En ces temps où les lois gerbantes s'imposent comme autant de fleurs de béton, proposons à notre tour de muscler la règlementation sur le cinématographe, en interdisant dorénavant l'usage de la pellicule couleur, même pour les comédies de Claude Zidi, au profit unique de l'image noir et blanc. À condition de ne pas être traitées façon Sin city, les nuances de gris favorisent l'exaltation, l'émotion, l'implication su spectateur dans le film.

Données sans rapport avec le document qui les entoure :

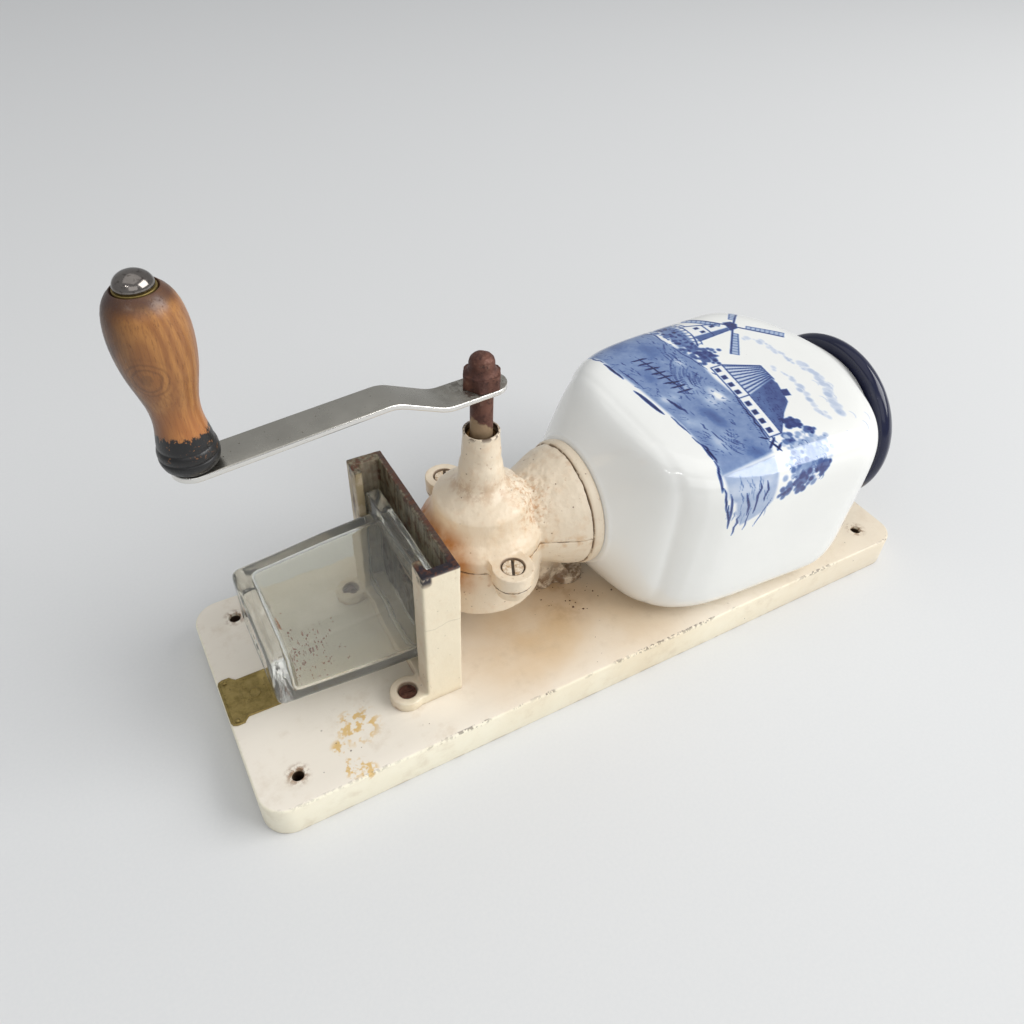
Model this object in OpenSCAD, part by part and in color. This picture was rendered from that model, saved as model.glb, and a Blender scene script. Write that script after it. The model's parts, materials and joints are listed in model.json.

Le noir et blanc est loin d'être la seule qualité de Control, mais c'est sans doute quand même son atout numéro 1. Refusant de céder à la mode du clippeur-qui-impose-son-staïle-bigarré-et-funky, Anton Corbijn propose un film esthétiquement irréprochable, dont l'image parvient à être fine et charbonneuse à la fois, et qui restitue parfaitement l'atmosphère des chansons de Joy Division. Pas tout à fait biopic sans être non plus une envolée façon Last days, le film est d'abord une plongée dans les obscurs tréfonds de la dépression. S'il est forcément question de musique ici, et pas n'importe laquelle, elle est d'abord considérée comme une souffrance, un exutoire ou un impératif avant d'être un plaisir et un art à part entière. Mi Pete Doherty mi Gainsbarre, Sam Riley prête à Ian Curtis sa parfaite gueule de petit oiseau suicidaire. La puissance elliptique du récit et la façon qu'a Corbijn de dire plus en un plan que certains en un roman est l'une des grandes forces du film.
On pourra tout de même émettre quelques réserves sur la facette sentimentale du film, pas toujours très profonde, dont le côté "je t'aime moi non plus" aurait pu être amené avec plus de délicatesse et moins de redondance. Riley a un tel pouvoir hypnotique que l'on regrette presque de trop voir la pauvre Samantha Morton (qui a pourtant une vraie gueule et un sacré potentiel émotionnel). Reste que pour un premier long venu d'un spécialiste du vidéoclip, Control est une surprenante petite pépite, parfaitement en phase avec son titre. Ce qui n'est pas qu'un avantage.